Whilst this Dollar resurgence has taken place, the Japanese Yen and Chinese Yuan have slipped to rival their respective year-to-date lows. The Pound Sterling has also taken a hit trading down almost 1.5% during yesterday’s session and pushing the GBPUSD pair into the red year-to-date. The pair challenged the psychological level of 1.20 yesterday with some intraday breaks of this level being recorded. With the UK reporting inflation data only one day after the US, it is the opportunity for contrast between the two inflation figures that is driving opposing forces within yields on their respective fixed income contracts and currencies.

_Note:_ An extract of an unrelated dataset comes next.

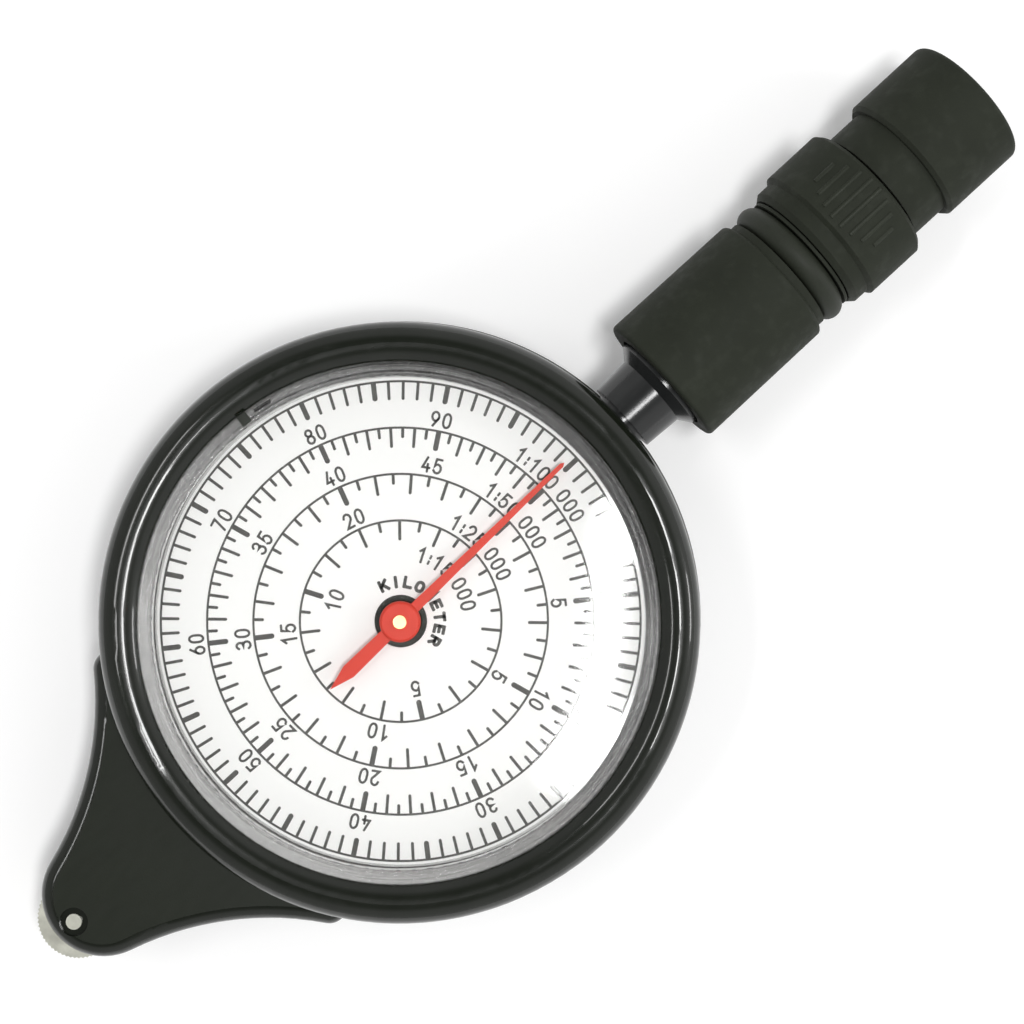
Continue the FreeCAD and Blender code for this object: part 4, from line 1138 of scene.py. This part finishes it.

UK inflation today came in at 10.1% year-on-year versus an expectation of 10.3% and a previous figure of 10.5%. Similarly, Core inflation showed a 5.8% rise versus 6.2% forecast and 6.3% prior reading. This is still astronomically high and well above target, however, the image received by the market thanks to the direct contrast to US data released only yesterday is that UK inflation has taken a more tangible turn lower and much faster than that in the US. Furthermore, the more concerning component of inflation, services inflation, was also seen to show more significant moderation than otherwise expected.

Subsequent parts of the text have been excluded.